Whether Walters, the assistant U.S. attorney, knew that the Ajo station was in fact aware of the No More Deaths report prior to Warren’s arrest is unclear. It could have come up, for example, in a June 6 meeting that his office requested through Jarrett L. Lenker, acting special operations supervisor for the Tucson Sector Intelligence Unit — the existence of that meeting was also revealed in documents released to The Intercept via a freedom of information request.

“I apologize for the late notice, but is there any way we might be able to request two of your deputies for a pre-trial meeting at the Ajo Border Patrol Station on Wednesday June 6, 2018, at 1400,” Lenker wrote in email to Koumal at the Pima County Sheriff’s Department. “The Assistant United States Attorney’s Office will be present, traveling from Tucson to Ajo that day, to interview our agents and your deputies in conjunction with the Scott Warren arrest on January 17, 2018.” Lenker then added the names of the deputies “that the AUSA requested.” Koumal wrote back: “Expect them to attend.”

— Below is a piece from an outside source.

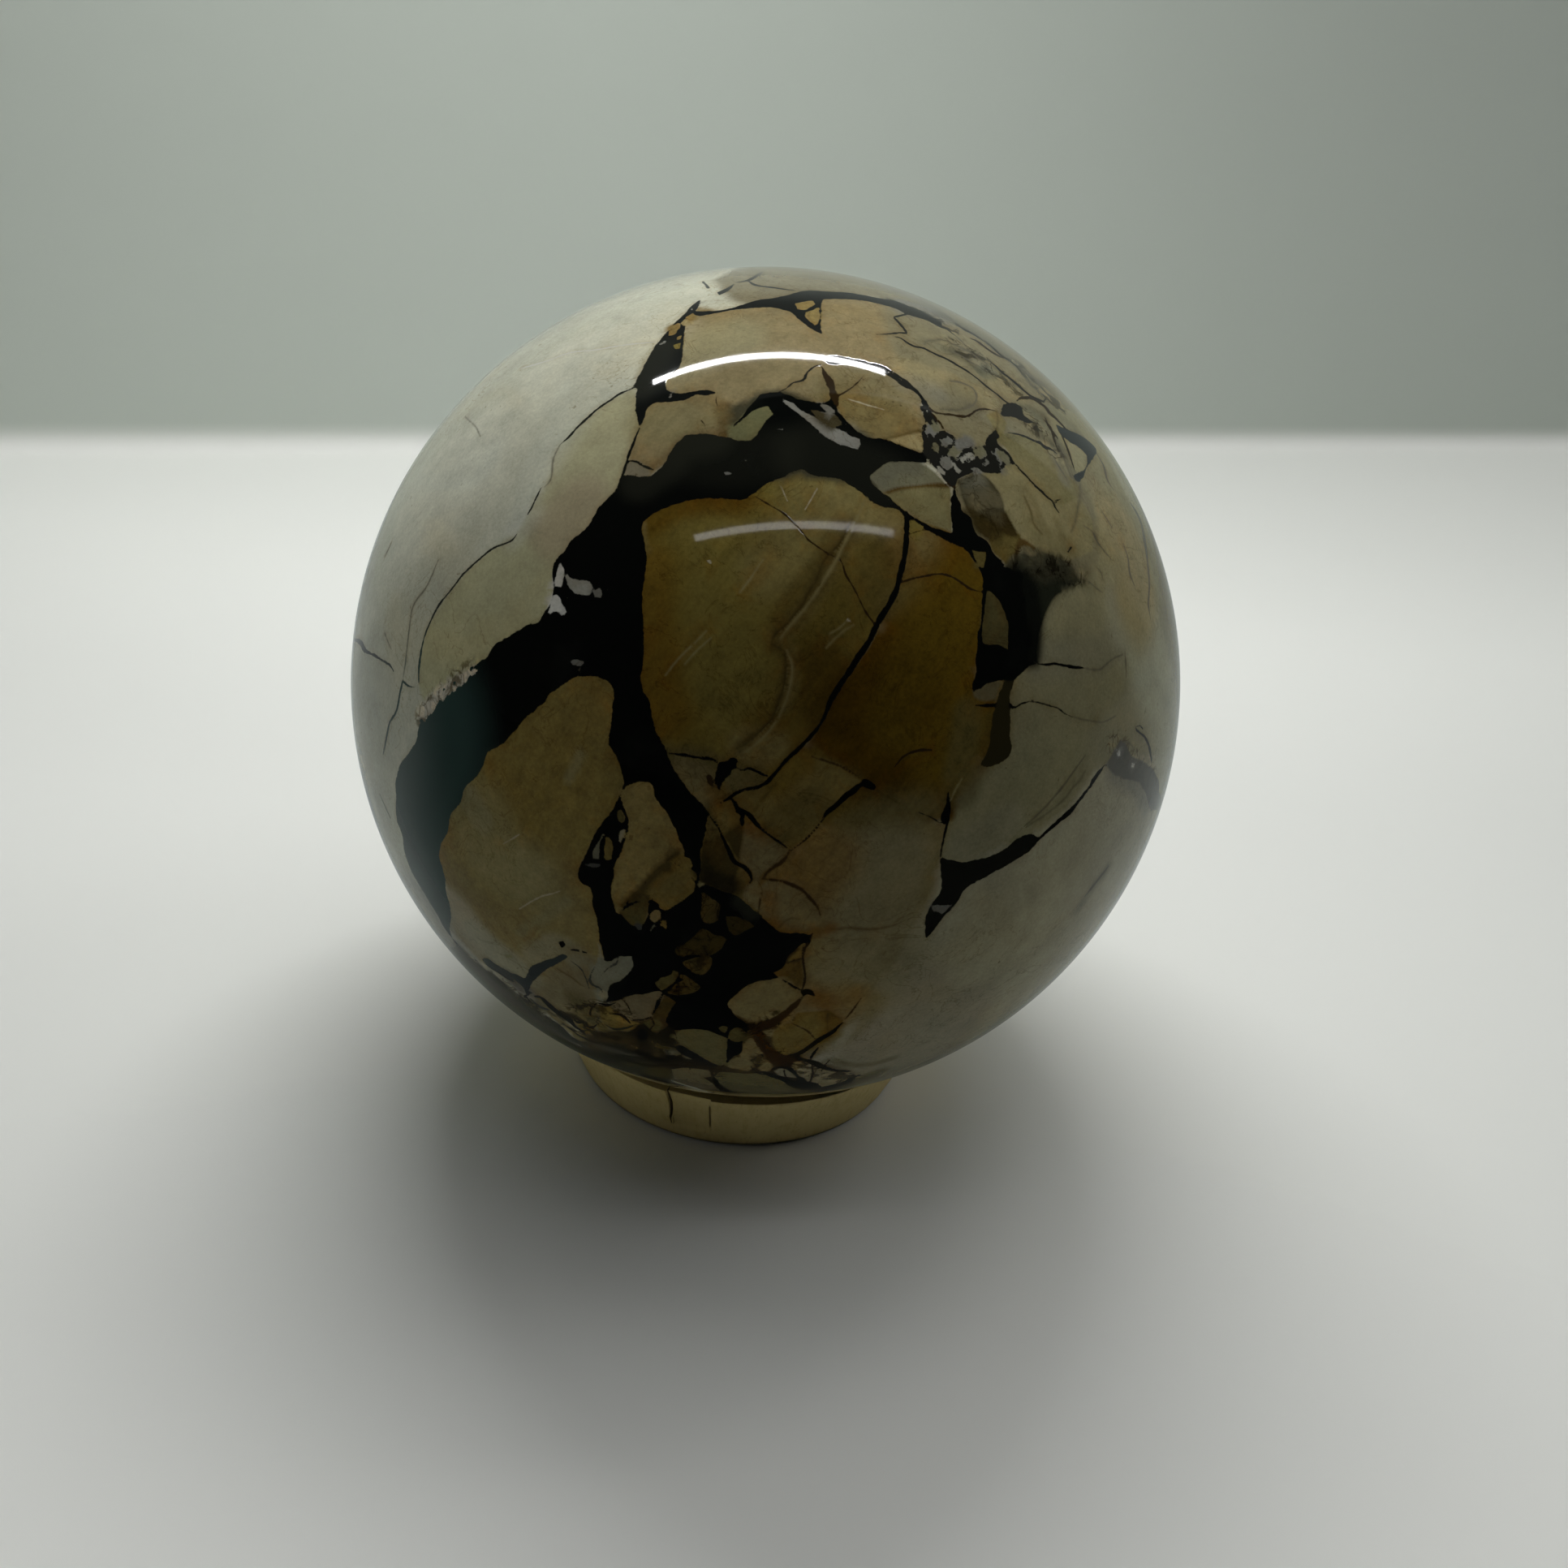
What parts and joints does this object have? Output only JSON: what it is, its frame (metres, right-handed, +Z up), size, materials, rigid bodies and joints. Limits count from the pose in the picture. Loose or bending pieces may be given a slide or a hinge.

Questions of discovery and transparency have come up repeatedly in the government’s prosecution of Warren and the eight other No More Deaths volunteers currently facing federal charges. In April and in September, attorneys for the defendants attached exhibits to their motions that strongly suggest federal law enforcement in Arizona is actively targeting the group for its work in the desert. In both instances, the U.S. Attorney’s Office successfully lobbied to have the materials, which included text messages between law enforcement officials, sealed, but only after they were obtained by The Intercept through a public repository for federal court records.

For now, the circumstances that led to the surveillance of the Barn, culminating in Warren’s arrest, remain murky. And that, Kuykendall argued in Tuesday’s hearing, is precisely why the Border Patrol needs to come clean. “They’re stonewalling,” he said. “All I’m asking for is the right to look at some evidence.”